== Your objective ==
Give every line below again, exactly.
☆ ☆ ☆ ☆
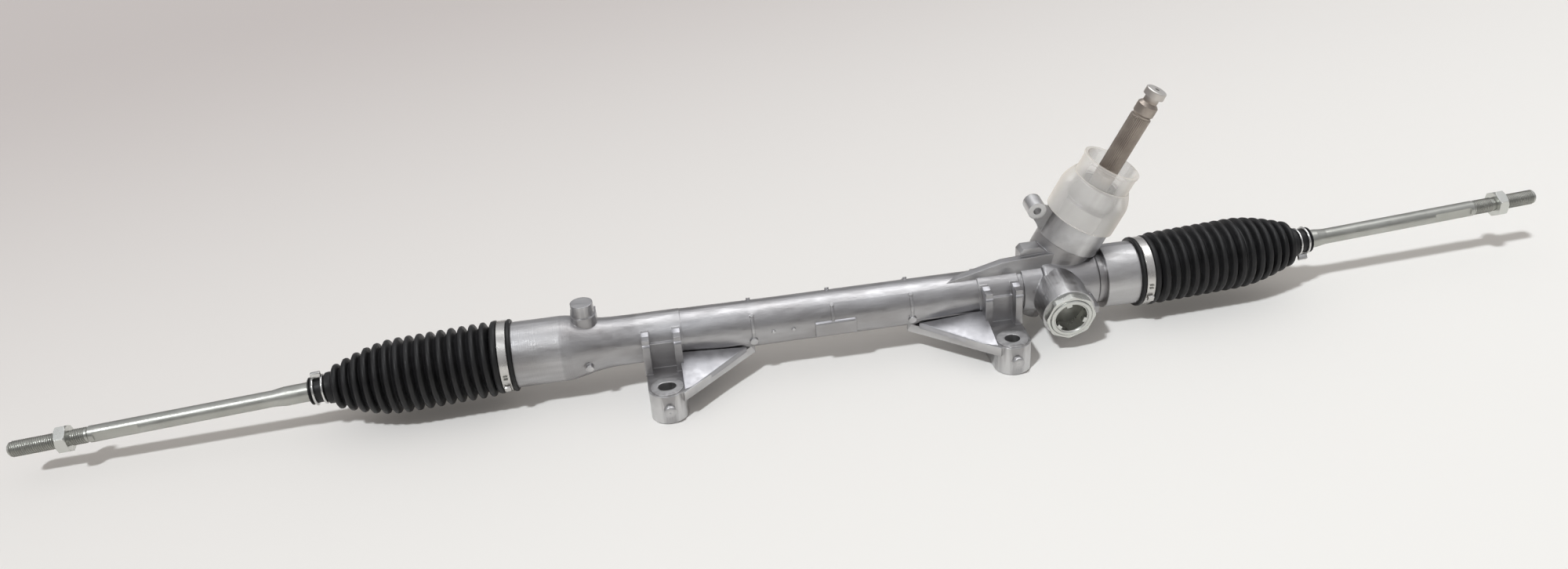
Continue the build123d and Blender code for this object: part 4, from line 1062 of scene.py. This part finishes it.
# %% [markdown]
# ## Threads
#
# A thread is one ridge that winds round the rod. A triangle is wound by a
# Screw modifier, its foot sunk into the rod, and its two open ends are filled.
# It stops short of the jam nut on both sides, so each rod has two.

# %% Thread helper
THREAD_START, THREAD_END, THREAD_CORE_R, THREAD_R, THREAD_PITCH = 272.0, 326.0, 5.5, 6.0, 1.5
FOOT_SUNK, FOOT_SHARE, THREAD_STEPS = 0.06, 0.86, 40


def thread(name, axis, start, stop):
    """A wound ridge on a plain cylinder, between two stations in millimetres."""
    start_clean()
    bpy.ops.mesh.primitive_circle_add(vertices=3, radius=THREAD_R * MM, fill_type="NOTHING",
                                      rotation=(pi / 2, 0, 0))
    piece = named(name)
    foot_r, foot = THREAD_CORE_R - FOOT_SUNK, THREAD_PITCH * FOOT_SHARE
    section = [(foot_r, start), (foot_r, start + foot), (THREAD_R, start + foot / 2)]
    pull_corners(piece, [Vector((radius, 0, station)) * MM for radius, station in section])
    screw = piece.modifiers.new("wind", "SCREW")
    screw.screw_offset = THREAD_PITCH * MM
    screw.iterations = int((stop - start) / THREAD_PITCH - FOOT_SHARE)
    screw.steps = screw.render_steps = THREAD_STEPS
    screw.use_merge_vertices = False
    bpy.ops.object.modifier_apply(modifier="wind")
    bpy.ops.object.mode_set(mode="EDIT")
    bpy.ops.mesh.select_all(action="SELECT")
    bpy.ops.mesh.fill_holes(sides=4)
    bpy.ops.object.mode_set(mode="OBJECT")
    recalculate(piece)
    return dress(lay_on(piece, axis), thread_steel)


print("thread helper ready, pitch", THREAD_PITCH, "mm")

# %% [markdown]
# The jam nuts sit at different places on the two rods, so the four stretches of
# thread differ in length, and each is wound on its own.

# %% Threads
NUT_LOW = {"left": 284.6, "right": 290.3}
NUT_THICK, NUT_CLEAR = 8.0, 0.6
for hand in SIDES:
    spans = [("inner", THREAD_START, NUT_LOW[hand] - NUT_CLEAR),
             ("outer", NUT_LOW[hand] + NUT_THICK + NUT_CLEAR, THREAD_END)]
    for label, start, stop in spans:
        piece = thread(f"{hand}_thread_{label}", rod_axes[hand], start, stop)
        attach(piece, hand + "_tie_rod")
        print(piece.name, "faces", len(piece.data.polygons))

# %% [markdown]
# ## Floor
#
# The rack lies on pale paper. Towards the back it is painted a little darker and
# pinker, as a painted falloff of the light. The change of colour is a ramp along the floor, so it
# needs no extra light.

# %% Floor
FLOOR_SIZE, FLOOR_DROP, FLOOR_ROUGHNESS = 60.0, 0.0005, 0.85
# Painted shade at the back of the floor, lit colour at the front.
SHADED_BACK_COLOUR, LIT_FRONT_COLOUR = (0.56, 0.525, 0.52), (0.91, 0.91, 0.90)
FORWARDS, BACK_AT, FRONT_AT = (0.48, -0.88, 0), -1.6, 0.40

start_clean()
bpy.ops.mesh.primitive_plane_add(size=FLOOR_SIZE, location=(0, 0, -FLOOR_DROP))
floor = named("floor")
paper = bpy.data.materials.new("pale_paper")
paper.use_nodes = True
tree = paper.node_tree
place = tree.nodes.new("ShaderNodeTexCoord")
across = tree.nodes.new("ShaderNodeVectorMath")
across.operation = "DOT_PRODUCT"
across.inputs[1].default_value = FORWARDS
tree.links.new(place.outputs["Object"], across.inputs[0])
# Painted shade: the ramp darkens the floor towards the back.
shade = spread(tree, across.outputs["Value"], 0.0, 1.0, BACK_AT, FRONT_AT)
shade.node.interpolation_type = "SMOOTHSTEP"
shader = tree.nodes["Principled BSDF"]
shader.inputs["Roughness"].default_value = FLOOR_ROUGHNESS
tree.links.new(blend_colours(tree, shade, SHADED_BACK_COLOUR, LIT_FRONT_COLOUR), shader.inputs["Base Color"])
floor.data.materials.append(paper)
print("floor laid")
☆ ☆ ☆ ☆
== Response to this task ==
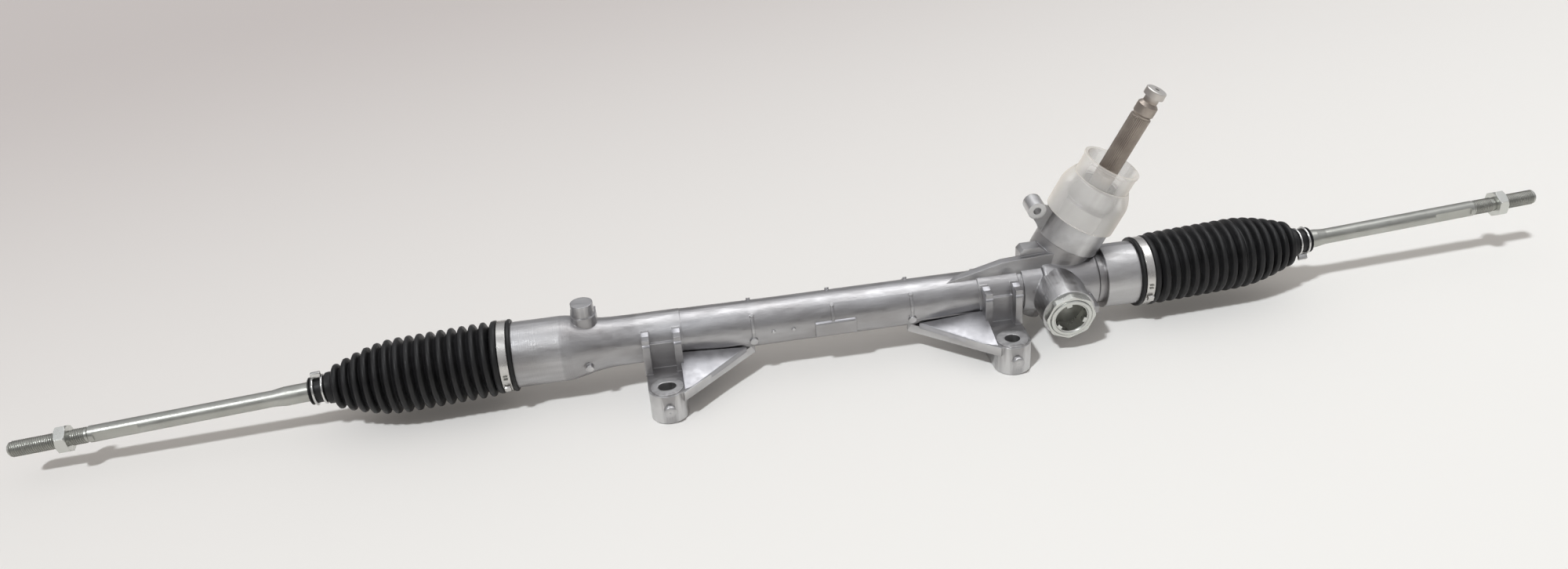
Continue the build123d and Blender code for this object: part 4, from line 1062 of scene.py. This part finishes it.
# %% [markdown]
# ## Threads
#
# A thread is one ridge that winds round the rod. A triangle is wound by a
# Screw modifier, its foot sunk into the rod, and its two open ends are filled.
# It stops short of the jam nut on both sides, so each rod has two.

# %% Thread helper
THREAD_START, THREAD_END, THREAD_CORE_R, THREAD_R, THREAD_PITCH = 272.0, 326.0, 5.5, 6.0, 1.5
FOOT_SUNK, FOOT_SHARE, THREAD_STEPS = 0.06, 0.86, 40


def thread(name, axis, start, stop):
    """A wound ridge on a plain cylinder, between two stations in millimetres."""
    start_clean()
    bpy.ops.mesh.primitive_circle_add(vertices=3, radius=THREAD_R * MM, fill_type="NOTHING",
                                      rotation=(pi / 2, 0, 0))
    piece = named(name)
    foot_r, foot = THREAD_CORE_R - FOOT_SUNK, THREAD_PITCH * FOOT_SHARE
    section = [(foot_r, start), (foot_r, start + foot), (THREAD_R, start + foot / 2)]
    pull_corners(piece, [Vector((radius, 0, station)) * MM for radius, station in section])
    screw = piece.modifiers.new("wind", "SCREW")
    screw.screw_offset = THREAD_PITCH * MM
    screw.iterations = int((stop - start) / THREAD_PITCH - FOOT_SHARE)
    screw.steps = screw.render_steps = THREAD_STEPS
    screw.use_merge_vertices = False
    bpy.ops.object.modifier_apply(modifier="wind")
    bpy.ops.object.mode_set(mode="EDIT")
    bpy.ops.mesh.select_all(action="SELECT")
    bpy.ops.mesh.fill_holes(sides=4)
    bpy.ops.object.mode_set(mode="OBJECT")
    recalculate(piece)
    return dress(lay_on(piece, axis), thread_steel)


print("thread helper ready, pitch", THREAD_PITCH, "mm")

# %% [markdown]
# The jam nuts sit at different places on the two rods, so the four stretches of
# thread differ in length, and each is wound on its own.

# %% Threads
NUT_LOW = {"left": 284.6, "right": 290.3}
NUT_THICK, NUT_CLEAR = 8.0, 0.6
for hand in SIDES:
    spans = [("inner", THREAD_START, NUT_LOW[hand] - NUT_CLEAR),
             ("outer", NUT_LOW[hand] + NUT_THICK + NUT_CLEAR, THREAD_END)]
    for label, start, stop in spans:
        piece = thread(f"{hand}_thread_{label}", rod_axes[hand], start, stop)
        attach(piece, hand + "_tie_rod")
        print(piece.name, "faces", len(piece.data.polygons))

# %% [markdown]
# ## Floor
#
# The rack lies on pale paper. Towards the back it is painted a little darker and
# pinker, as a painted falloff of the light. The change of colour is a ramp along the floor, so it
# needs no extra light.

# %% Floor
FLOOR_SIZE, FLOOR_DROP, FLOOR_ROUGHNESS = 60.0, 0.0005, 0.85
# Painted shade at the back of the floor, lit colour at the front.
SHADED_BACK_COLOUR, LIT_FRONT_COLOUR = (0.56, 0.525, 0.52), (0.91, 0.91, 0.90)
FORWARDS, BACK_AT, FRONT_AT = (0.48, -0.88, 0), -1.6, 0.40

start_clean()
bpy.ops.mesh.primitive_plane_add(size=FLOOR_SIZE, location=(0, 0, -FLOOR_DROP))
floor = named("floor")
paper = bpy.data.materials.new("pale_paper")
paper.use_nodes = True
tree = paper.node_tree
place = tree.nodes.new("ShaderNodeTexCoord")
across = tree.nodes.new("ShaderNodeVectorMath")
across.operation = "DOT_PRODUCT"
across.inputs[1].default_value = FORWARDS
tree.links.new(place.outputs["Object"], across.inputs[0])
# Painted shade: the ramp darkens the floor towards the back.
shade = spread(tree, across.outputs["Value"], 0.0, 1.0, BACK_AT, FRONT_AT)
shade.node.interpolation_type = "SMOOTHSTEP"
shader = tree.nodes["Principled BSDF"]
shader.inputs["Roughness"].default_value = FLOOR_ROUGHNESS
tree.links.new(blend_colours(tree, shade, SHADED_BACK_COLOUR, LIT_FRONT_COLOUR), shader.inputs["Base Color"])
floor.data.materials.append(paper)
print("floor laid")